| Whoever
composed “summertime, and the livin’ is easy…”
wasn’t trying to grow tomatoes off of my back porch.
If they had been, the lyrics would have been more along the
lines of “summertime, and the yard is a war zone…”
You’d think that growing tomatoes would be easy--I mean,
from the way Home Depot sells them every spring, you get the
impression that next to marigolds, they’re pretty much
your basic starter garden plant. And I’ve been witness
to their success in other gardens in my own neighborhood:
by August, little old ladies have an over abundance of the
juicy red fruits, which they try to pawn off onto other neighbors,
with promises of the delicious taste that lies within--a little
like Snow White’s witch with the red apple.
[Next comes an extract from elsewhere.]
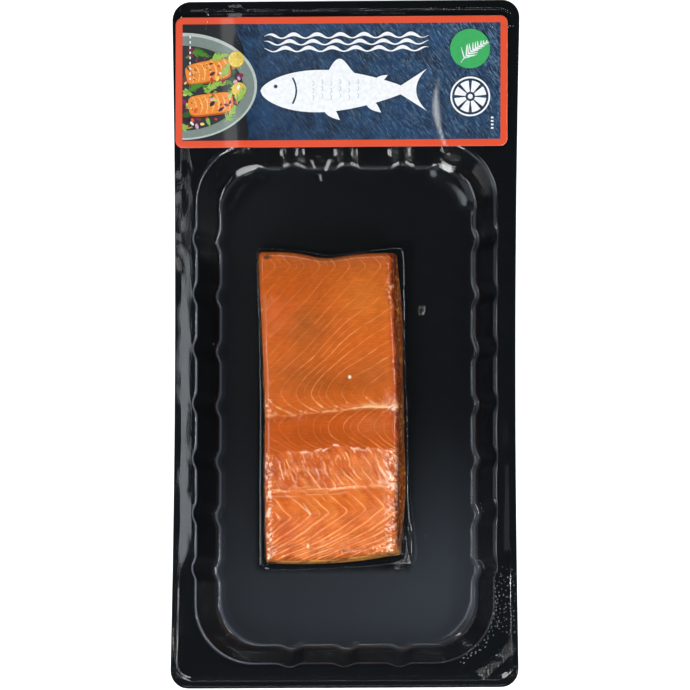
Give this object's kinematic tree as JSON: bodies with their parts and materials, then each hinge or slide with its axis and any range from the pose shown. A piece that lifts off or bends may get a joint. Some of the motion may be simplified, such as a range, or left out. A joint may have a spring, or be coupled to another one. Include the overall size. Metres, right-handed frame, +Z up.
{
  "type": "hot smoked salmon fillet in a vacuum skin pack",
  "caption": "Hot smoked salmon portion on a black ribbed plastic tray, sealed under clear skin film, with a plain unlettered printed label on the tray's broad flange.",
  "frame": {"origin": "middle of the pack's outline, on the plane that the tray stands on", "axes": "+Z up out of the tray, +Y along the pack towards its label, +X to the right as the label is read"},
  "size_m": [0.1394, 0.2764, 0.0214],
  "materials": {
    "tray": "black pressed sheet with a satin gloss",
    "salmon_fillet": "orange hot smoked flesh, moist under its film",
    "skin_film": "clear and glossy",
    "label": "coated, printed, unlettered"
  },
  "bodies": {
    "root": {"tray": "tray", "salmon_fillet": "salmon_fillet", "skin_film": "skin_film", "label": "label"}
  },
  "joints": []
}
So hey, since I like a big, fresh, juicy tomato on top of
my burger just as much as anyone, I thought to myself “why
not give tomatoes a shot in the patio garden?”
After all, the
jalapenos took off like gangbusters last year. This being
my second year in the growing-edible-plants-on-the-patio racket,
surely I was ready for tomatoes.
So I planted them--and they grew. Little green plants sprouted
little green buds that bloomed into little white flowers that
ripened into lovely little green tomatoes. And I saw it. And
it was good. In fact, my boyfriend and I watched the whole
process and began to salivate: the thought of fresh tomatoes,
still warm from the sun, diced artfully and sprinkled into
savory salads... sliced skillfully and paired with fresh mozzarella
and basil for an elegant Italian-esque snack… chopped
expertly and tossed with freshly cooked pasta for a savory
summer dinner… the possibilities were endless, limited
only by our imaginations…
And, unfortunately, by the birds.
In my young gardening naiveté, I didn’t realize
that we weren’t the only ones salivating over our tomatoes.
A family of mockingbirds was eyeing them, too. And just as
our first batch of the delicious little fruits began to turn
from green to yellow, they descended--a ravenous horde, crazed
and greedy, in a blitzkrieg strike of sharp beaks and gray
wings. The left nothing but bloody pecked skins in their wake.
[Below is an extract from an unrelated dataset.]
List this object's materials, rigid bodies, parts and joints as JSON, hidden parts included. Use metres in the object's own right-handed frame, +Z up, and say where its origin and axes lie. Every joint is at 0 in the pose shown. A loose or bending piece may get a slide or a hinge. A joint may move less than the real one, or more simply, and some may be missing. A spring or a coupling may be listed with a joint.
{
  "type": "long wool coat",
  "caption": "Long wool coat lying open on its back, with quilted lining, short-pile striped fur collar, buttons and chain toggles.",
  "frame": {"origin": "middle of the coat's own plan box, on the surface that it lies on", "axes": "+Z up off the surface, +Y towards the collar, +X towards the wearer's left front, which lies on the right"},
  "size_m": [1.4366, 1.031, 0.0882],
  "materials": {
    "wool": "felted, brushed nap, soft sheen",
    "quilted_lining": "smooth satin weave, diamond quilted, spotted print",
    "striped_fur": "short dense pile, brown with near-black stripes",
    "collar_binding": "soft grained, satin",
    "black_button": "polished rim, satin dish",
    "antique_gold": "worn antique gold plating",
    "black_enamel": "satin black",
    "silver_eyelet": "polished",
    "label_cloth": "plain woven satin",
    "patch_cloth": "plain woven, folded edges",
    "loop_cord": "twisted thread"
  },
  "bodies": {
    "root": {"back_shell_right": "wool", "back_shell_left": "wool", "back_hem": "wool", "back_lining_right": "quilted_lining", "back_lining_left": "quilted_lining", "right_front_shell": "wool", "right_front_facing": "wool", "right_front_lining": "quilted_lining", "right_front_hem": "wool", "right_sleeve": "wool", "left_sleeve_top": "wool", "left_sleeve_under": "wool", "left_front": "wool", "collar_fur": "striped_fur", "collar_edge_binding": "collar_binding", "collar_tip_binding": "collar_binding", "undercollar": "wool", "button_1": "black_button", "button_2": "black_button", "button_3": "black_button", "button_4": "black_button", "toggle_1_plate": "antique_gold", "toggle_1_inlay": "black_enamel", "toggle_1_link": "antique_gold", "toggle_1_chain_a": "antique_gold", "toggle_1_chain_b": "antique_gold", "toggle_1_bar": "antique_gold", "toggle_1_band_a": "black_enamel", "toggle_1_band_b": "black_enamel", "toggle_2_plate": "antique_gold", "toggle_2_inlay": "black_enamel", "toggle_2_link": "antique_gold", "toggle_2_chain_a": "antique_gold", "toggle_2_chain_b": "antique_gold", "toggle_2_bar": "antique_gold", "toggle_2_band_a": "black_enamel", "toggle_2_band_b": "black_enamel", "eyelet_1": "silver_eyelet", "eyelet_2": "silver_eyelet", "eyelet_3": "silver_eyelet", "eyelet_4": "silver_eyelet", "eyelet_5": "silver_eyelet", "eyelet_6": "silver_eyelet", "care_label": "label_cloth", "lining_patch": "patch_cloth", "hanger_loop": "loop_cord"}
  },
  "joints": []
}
I was bummed, of course. My boyfriend, on the other hand,
was livid. While I was resigned to moving the plants closer
to the house, or maybe buying a plastic owl to act as a scarecrow,
he was intent on revenge. He quickly learned to identify the
responsible birds (although he insists on calling them assholebirds
instead of mockingbirds), and began to sit in wait for them
by the back door. As soon as an assholebird landed anywhere
near a pot of tomatoes, he’d jump up and bang on the
door to scare them away. That had the effect of telling a
two-year-old “No”: the bird would fly off about
10 feet for about 10 seconds, decide there was no real danger,
and fly back. Obviously, further steps needed to be taken.
He
wanted to get a BB gun, and asked me if I would mind. I pictured
him crouched in wait by the back door, weapon in hand, eyes
scanning the trees for the telltale gray heads and white-striped
wings. Unhappy with this guerrilla-like warfare, I played
the part of Gandhi in this conflict, insisting on a campaign
of nonviolence--surely there must be another way.
We lost two crops of juicy tomatoes to the assholebirds before
we made it back to Home Depot, armed with a slew of internet
research on the best way to protect tomatoes from winged predators.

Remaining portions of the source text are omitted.